# Leopard gecko may die, help



## Vayu Son (Jul 30, 2004)

I have a female leopard gecko on the verge of death. She has been losing weight rapidly and is skeletal. I found feces dried and stuck in her anus. It is half in and half out, and does not look like it can be removed without killing her. What should I do?

this could be a prolapse...

-V


----------



## eksong (Jul 30, 2004)

I'm really sorry, but that gecko in such an emaciated state looks beyond help.

At this point, if I had other susceptible geckos in my possession, I would tend towards caution.  Has this gecko been in your ownership for a long time, or only recently?

If it has been with you for a while, it may be impaction (doubtful) or perhaps an inherent disease (leo gecko cancer?) from old age.

If it has been with you only recently, you should make sure the symptons aren't from an infectious source.  IMO, the rapid succession and emaciation of your gecko's condition may very well hint at some sort of disease.  Sadly, several months back, one of my new snakes had which appeared to have symptoms of Cryptosporidium and I promptly euthanized him.

If you think the gecko can be saved, by all means.  Just be safe and quarantine her from the rest.


----------



## Vayu Son (Jul 30, 2004)

*><*

I have had this gecko for 8 years. She started to decline about a month ago, and I have been hand feeding her back to health. Her roommate for 8 years has not been affected at all. Today I found the prolapse. What is the proper way to euthanize a gecko?
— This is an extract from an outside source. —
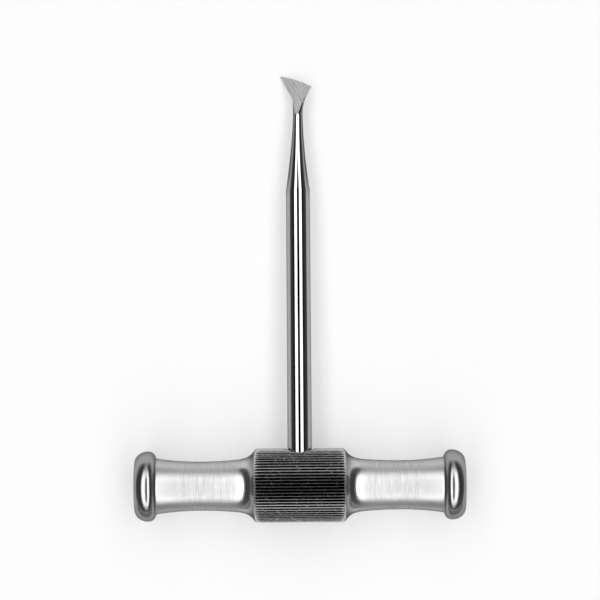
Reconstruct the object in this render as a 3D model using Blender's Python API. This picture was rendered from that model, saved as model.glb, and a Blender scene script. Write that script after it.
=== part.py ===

I am going to speak to a vet tommorow about suturing the prolapse and nursing it back to health. 

thanks

-V


----------



## Vayu Son (Jul 31, 2004)

*><*

dead.

-V


----------



## eksong (Jul 31, 2004)

Sorry for your loss.  8 years is not a short lifespan for a gecko.  At least we I KNOW you have some great photos to remember her by =]


----------



## Vayu Son (Jul 31, 2004)

*><*

Yes. I euthanized her last night. Unfortunately the prolapse was irrevocably connected to her skin, and she started to feint regularly, not move, etc. It was one of the harder things I have had to do, though necessary.

-V


----------



## The_Phantom (Jul 31, 2004)

Im so sorry you lost her...


----------



## petitegreeneyes (Jul 31, 2004)

I too am sorry for your loss. I love my geckos and it would be hard to lose one of them.


----------



## Pedro (Jul 31, 2004)

sorry to hear about that, i hate it when pets die. at least it lived a farly long time, i sure that doesn't make u feel better. my simpathys.


----------



## The Juice (Aug 1, 2004)

Sorry about your loss, but How did you euthanize her? The local petstore owner/leo breeder said when he has a sick leo he put them in the freezer and he said it puts them to sleep and then they die?


----------